绕圆柱非定常周期性涡旋脱落的数值模拟

利用非定常流函数涡量方程数值模拟圆柱突然起动尾流涡旋的形成及周期性脱落过程。对求解的流函数的一阶导数即速度项采用四阶精度的Hermitian公式，而方程的对流项则采用四阶精度的差分格式，并利用ADI方法迭代求解差分方程组。当雷诺数Re不大于40时，圆柱尾流为附体的两个对称涡，为定常解。当Re大于40后流动为非定常及非对称的，圆柱尾流呈现周期性涡旋交替脱落而形成著名的Karman涡街。选择Re=100为例，在初始条件未加任何扰动情况下，成功地模拟了圆柱非定常涡旋形成与脱落的完整过程（无量纲时间算到t=250及以上）。所计算的阻力系数与实验结果及其它数值方法的计算结果一致。约在t=200形成严格的Karman涡街。对涡量方程ADI求解方法的稳定性进行了分析。对流项采用四阶精度差分格式，若应用于定常问题，将极大提高数值求解的精度，若应用于非定常问题的求解，将对求解精度有所改善，其中时间空间两阶混合偏导数的处理是关键，有待进一步的数值实验。
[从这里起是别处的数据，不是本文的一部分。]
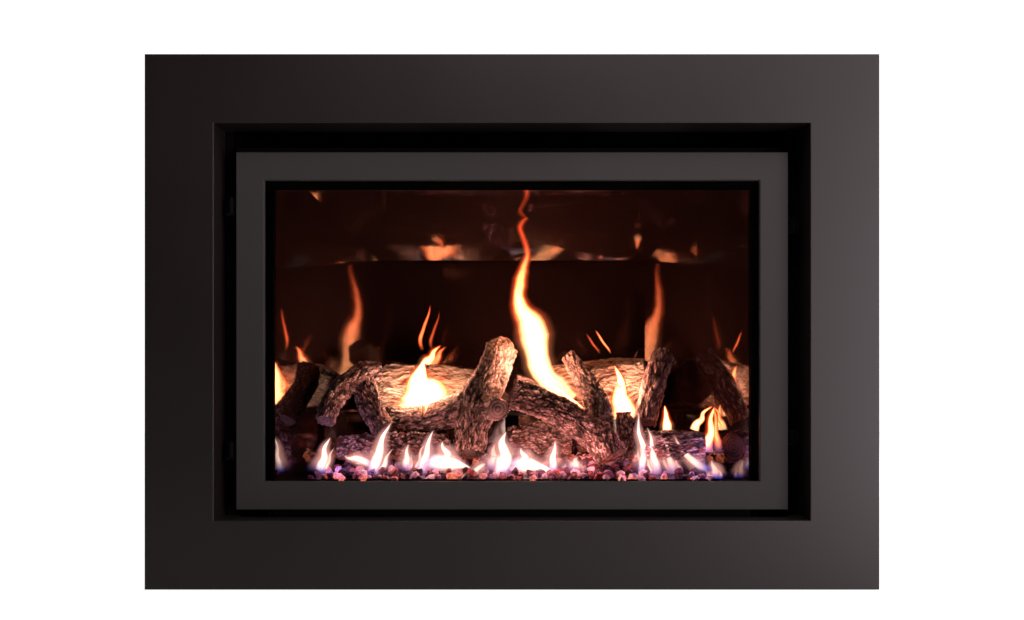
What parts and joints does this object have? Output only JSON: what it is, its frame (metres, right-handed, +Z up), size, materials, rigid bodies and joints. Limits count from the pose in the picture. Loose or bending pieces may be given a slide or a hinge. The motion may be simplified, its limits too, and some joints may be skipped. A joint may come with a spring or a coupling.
{
  "type": "fireplace insert",
  "caption": "Gas fireplace insert: a wide metal surround and a hinged glass door close a firebox with a ceramic log set, vent collars, blower and gas controls.",
  "frame": {"origin": "on the hearth under the middle of the outer box, at the bottom of the levelling feet", "axes": "+Z up, front of the surround towards -Y, +X to the right seen from the front"},
  "size_m": [1.118, 0.45, 0.817],
  "materials": {
    "surround_paint": "satin bronze powder coat",
    "door_paint": "satin graphite powder coat",
    "stove_black": "matt heat-resistant black",
    "plated_steel": "aluminised sheet",
    "liner_glass": "black glass-ceramic, mirror gloss",
    "clear_glass": "clear glass-ceramic",
    "rope_fibre": "woven glass-fibre rope",
    "fire_glass": "glossy fire glass and ember pieces",
    "log_ceramic": "cast and painted ceramic bark",
    "aluminium": "die-cast",
    "brass": "machined",
    "black_plastic": "moulded"
  },
  "bodies": {
    "insert": {"surround_panel": "surround_paint", "surround_bracket_left": "stove_black", "surround_bracket_right": "stove_black", "casing_base": "plated_steel", "casing_wrapper": "plated_steel", "casing_top": "plated_steel", "firebox_floor": "stove_black", "firebox_wrapper": "stove_black", "firebox_top": "stove_black", "firebox_front": "stove_black", "liner_left": "liner_glass", "liner_right": "liner_glass", "liner_back": "liner_glass", "ceiling_baffle": "liner_glass", "exhaust_collar": "plated_steel", "intake_collar": "plated_steel", "burner_tray": "stove_black", "floor_plate_left": "stove_black", "floor_plate_right": "stove_black", "burner_tube": "stove_black", "manifold_pipe": "aluminium", "pilot_burner": "plated_steel", "ember_media": "fire_glass", "log_grate": "stove_black", "valve_body": "aluminium", "shutoff_valve": "brass", "gas_line": "plated_steel", "control_module": "black_plastic", "junction_box": "plated_steel", "blower_housing": "plated_steel", "blower_motor": "stove_black", "log_rear_left": "log_ceramic", "log_rear_right": "log_ceramic", "log_fork": "log_ceramic", "log_centre": "log_ceramic", "log_front": "log_ceramic", "log_upright": "log_ceramic", "log_block": "log_ceramic", "log_chunk_left": "log_ceramic", "log_chunk_centre": "log_ceramic", "log_stump": "log_ceramic"},
    "door": {"door_frame": "door_paint", "door_glass": "clear_glass", "glass_retainer": "stove_black", "door_gasket": "rope_fibre"},
    "latch_lower": {"latch_lower": "stove_black"},
    "latch_upper": {"latch_upper": "stove_black"},
    "relief_door_left": {"relief_door_left": "plated_steel"},
    "relief_door_right": {"relief_door_right": "plated_steel"},
    "air_shutter": {"air_shutter": "plated_steel"},
    "valve_knob": {"valve_knob": "black_plastic"},
    "flame_knob": {"flame_knob": "black_plastic"},
    "shutoff_lever": {"shutoff_lever": "plated_steel"},
    "battery_tray": {"battery_tray": "black_plastic"},
    "fan_dial": {"fan_dial": "black_plastic"},
    "blower_rotor": {"blower_rotor": "plated_steel"},
    "foot_front_left": {"foot_front_left": "plated_steel"},
    "foot_front_right": {"foot_front_right": "plated_steel"},
    "foot_rear_left": {"foot_rear_left": "plated_steel"},
    "foot_rear_right": {"foot_rear_right": "plated_steel"}
  },
  "joints": [
    {"name": "foot_front_left_screw", "type": "slide", "parent": "insert", "child": "foot_front_left", "axis": [0, 0, -1], "range_m": [0, 0.015]},
    {"name": "foot_front_right_screw", "type": "slide", "parent": "insert", "child": "foot_front_right", "axis": [0, 0, -1], "range_m": [0, 0.015]},
    {"name": "foot_rear_left_screw", "type": "slide", "parent": "insert", "child": "foot_rear_left", "axis": [0, 0, -1], "range_m": [0, 0.015]},
    {"name": "foot_rear_right_screw", "type": "slide", "parent": "insert", "child": "foot_rear_right", "axis": [0, 0, -1], "range_m": [0, 0.015]},
    {"name": "door_hinge", "type": "hinge", "parent": "insert", "child": "door", "pos_m": [-0.438, -0.175, 0.4], "axis": [0, 0, -1], "range_deg": [0, 90]},
    {"name": "latch_lower_pivot", "type": "hinge", "parent": "door", "child": "latch_lower", "pos_m": [0.437, -0.175, 0.23], "axis": [0, 0, -1], "range_deg": [0, 18], "stiffness_Nm_per_rad": 0.4},
    {"name": "latch_upper_pivot", "type": "hinge", "parent": "door", "child": "latch_upper", "pos_m": [0.437, -0.175, 0.56], "axis": [0, 0, -1], "range_deg": [0, 18], "stiffness_Nm_per_rad": 0.4},
    {"name": "relief_door_left_hinge", "type": "hinge", "parent": "insert", "child": "relief_door_left", "pos_m": [-0.21, 0.025, 0.6891], "axis": [-1, 0, 0], "range_deg": [0, 15]},
    {"name": "relief_door_right_hinge", "type": "hinge", "parent": "insert", "child": "relief_door_right", "pos_m": [0.21, 0.025, 0.6891], "axis": [-1, 0, 0], "range_deg": [0, 15]},
    {"name": "air_shutter_turn", "type": "hinge", "parent": "insert", "child": "air_shutter", "pos_m": [-0.006, -0.075, 0.118], "axis": [1, 0, 0], "range_deg": [0, 45]},
    {"name": "valve_knob_turn", "type": "hinge", "parent": "insert", "child": "valve_knob", "pos_m": [-0.136, -0.13, 0.058], "axis": [0, -1, 0], "range_deg": [0, 180]},
    {"name": "flame_knob_turn", "type": "hinge", "parent": "insert", "child": "flame_knob", "pos_m": [-0.092, -0.13, 0.058], "axis": [0, -1, 0], "range_deg": [0, 120]},
    {"name": "shutoff_lever_turn", "type": "hinge", "parent": "insert", "child": "shutoff_lever", "pos_m": [-0.408, -0.095, 0.054], "axis": [0, -1, 0], "range_deg": [0, 90]},
    {"name": "battery_tray_slide", "type": "slide", "parent": "insert", "child": "battery_tray", "axis": [0, -1, 0], "range_m": [0, 0.05]},
    {"name": "fan_dial_turn", "type": "hinge", "parent": "insert", "child": "fan_dial", "pos_m": [0.396, -0.117, 0.058], "axis": [0, -1, 0], "range_deg": [0, 270]},
    {"name": "blower_spin", "type": "hinge", "parent": "insert", "child": "blower_rotor", "pos_m": [0, 0.147, 0.062], "axis": [1, 0, 0], "continuous": true}
  ]
}
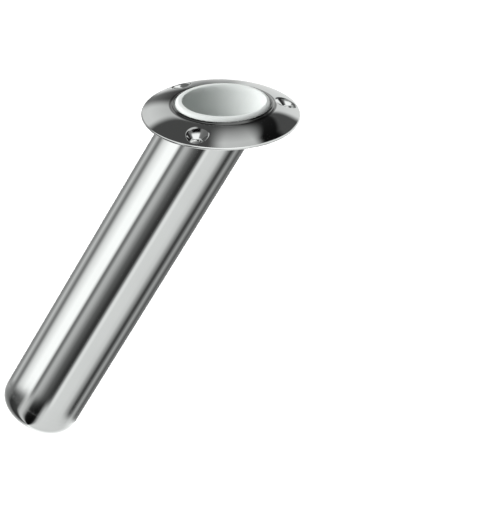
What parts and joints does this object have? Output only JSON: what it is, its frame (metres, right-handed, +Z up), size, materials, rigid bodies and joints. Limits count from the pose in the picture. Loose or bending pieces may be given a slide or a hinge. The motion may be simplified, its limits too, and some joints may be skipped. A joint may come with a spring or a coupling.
{
  "type": "rod holder",
  "caption": "Flush-mount fishing rod holder: a domed polished deck flange with a closed tube that leans 30 degrees and a pale liner with a rounded lip.",
  "frame": {"origin": "centre of the screw-hole circle on the flange's underside, which lies on the deck", "axes": "+Z up out of the deck; the tube leans towards -X on its way down; the XZ plane is the plane of symmetry"},
  "size_m": [0.1878, 0.094, 0.2252],
  "materials": {
    "polished_steel": "polished",
    "weld_metal": "satin",
    "liner_pvc": "satin"
  },
  "bodies": {
    "root": {"flange": "polished_steel", "flange_weld": "weld_metal", "tube": "polished_steel", "gimbal_pin": "polished_steel", "pin_welds": "polished_steel", "cap_weld": "polished_steel", "end_cap": "polished_steel", "liner": "liner_pvc"}
  },
  "joints": []
}
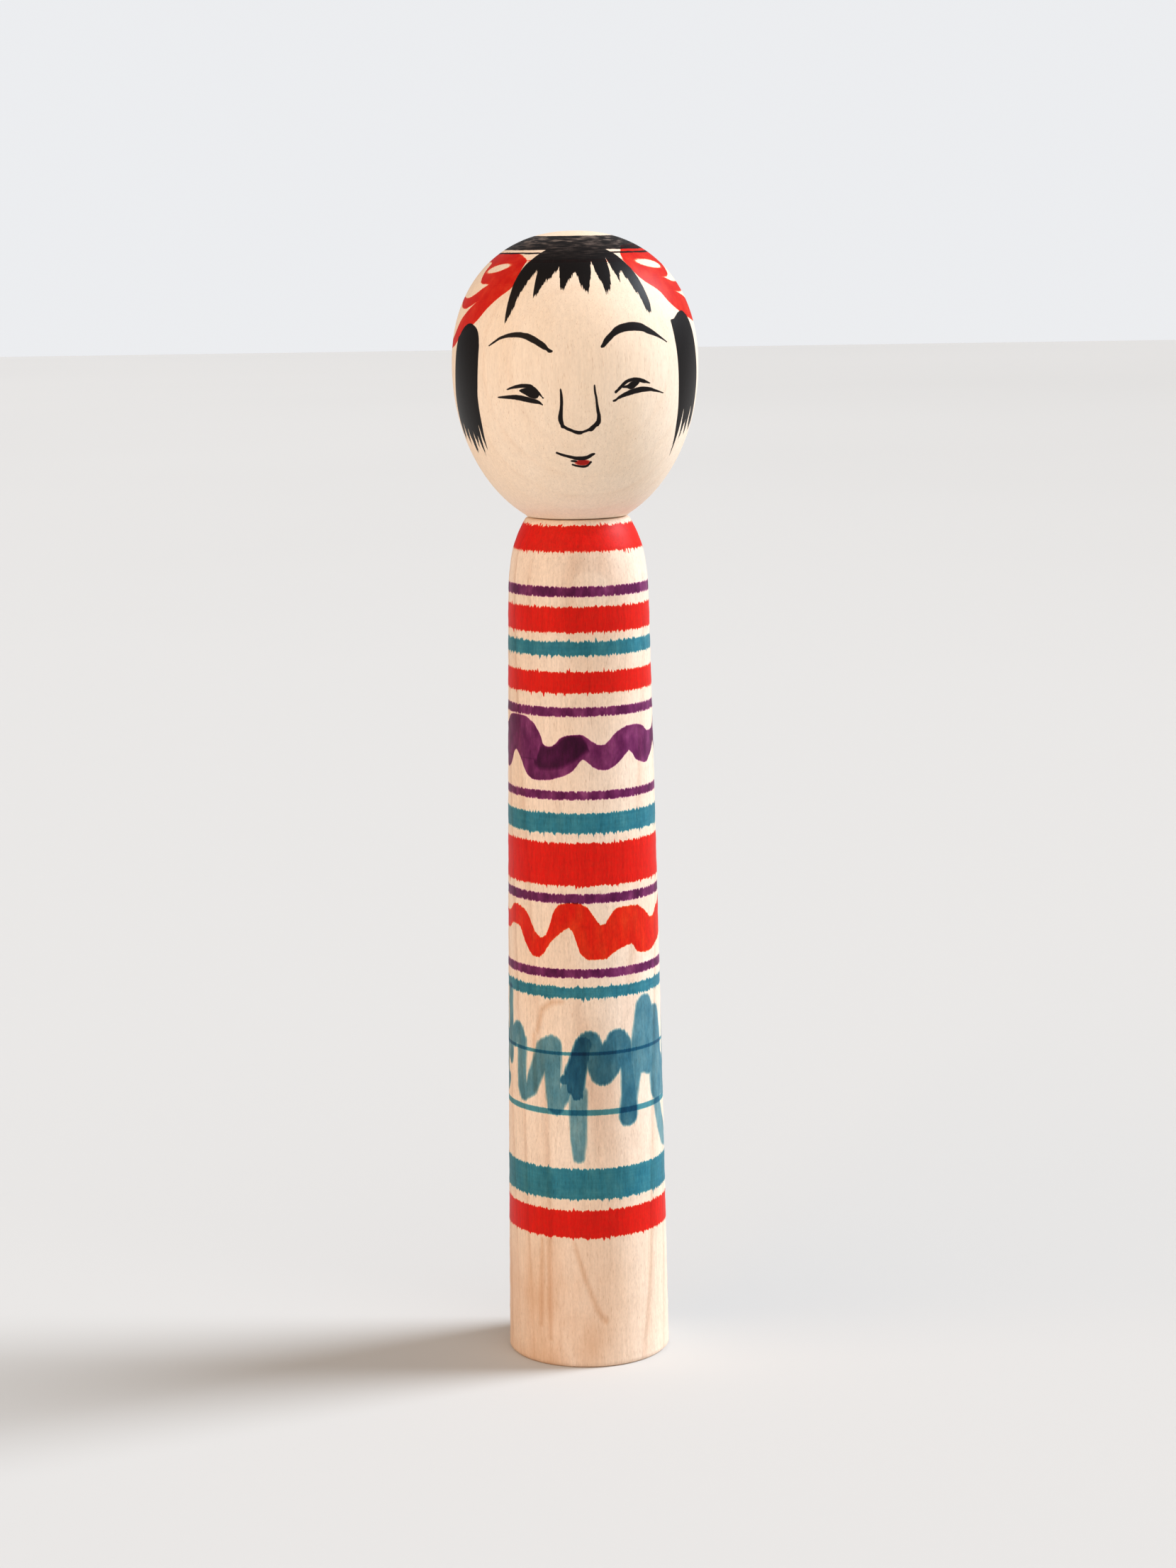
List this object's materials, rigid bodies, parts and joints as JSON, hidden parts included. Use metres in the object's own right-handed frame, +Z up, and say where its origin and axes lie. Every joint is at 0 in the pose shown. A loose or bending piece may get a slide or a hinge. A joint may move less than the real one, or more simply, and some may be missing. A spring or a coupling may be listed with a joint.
{
  "type": "kokeshi doll",
  "caption": "Lathe-turned wooden doll with a slim tapered body and a round head that turns on an integral neck tenon.",
  "frame": {"origin": "centre of the flat base, on the surface that the doll stands on", "axes": "+Z up the turning axis to the crown, -Y the way the painted face looks, +X to the viewer's right when facing the doll"},
  "size_m": [0.0518, 0.0518, 0.2427],
  "materials": {
    "body_wood": "pale close-grained wood, painted on the lathe with rings and waves and polished with wax",
    "head_wood": "pale close-grained wood, with brushed ink and red dye under a wax polish"
  },
  "bodies": {
    "body": {"body": "body_wood"},
    "head": {"head": "head_wood"}
  },
  "joints": [
    {"name": "head_turn", "type": "hinge", "parent": "body", "child": "head", "pos_m": [0, 0, 0.1832], "axis": [0, 0, 1], "continuous": true}
  ]
}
Numerical simulation of unsteady periodic vortex shedding from a circular cylinder

The unsteady equations of stream and vorticity functions were used for numerical simulation on the process of the vortex formation and periodic shedding from an impulsively started circular cylinder. The Hermitian formulas with the fourth order accuracy were adopted for the first partial derivatives of stream function (i.e. velocities). The fourth order finite difference scheme put forward by the author was applied to the convective terms of the vorticity equation. The finite difference equations were solved with the ADI method. The calculation results show that when the Reynolds number is not greater than 40, there are two symmetric vortices attched to the wake of the circular cylinder and the flow is steady; when the Reynolds number is greater than 40, the rear flow around a circular cylinder is unsteady and asymmetric and the periodic vortices alternately shed from the surfaces of the circular cylinder, which is the famous Karman vortex street. In this paper, the Reynolds number was assumed to be 100 for an example. The unsteady process of the vortex formation and shedding from the circular cylinder was simulated successfully up to the dimensionless time t larger than 250 under the condition that no fluctuations were added to trigger at the beginning of the calculations. The calculation results of drag coefficients are almost the same as the result of the experiment and the results obtained with other numerical methods. At about t=200, the perfect Karman vortex street is formed. In the present paper, the stability of the ADI method for the vorticity equation was analysised. It shows that if the method with the fourth order finite difference scheme for the convective terms of the vorticity equation is used for the steady problems, the numerical accuracy could be raised greatly; if the method is used for the unsteady problems, there will be some improvement in the numerical accuracy. In the unsteady problems the key point lies in the treatment of the second order mixed time and space partial derivatives and it will be further researched.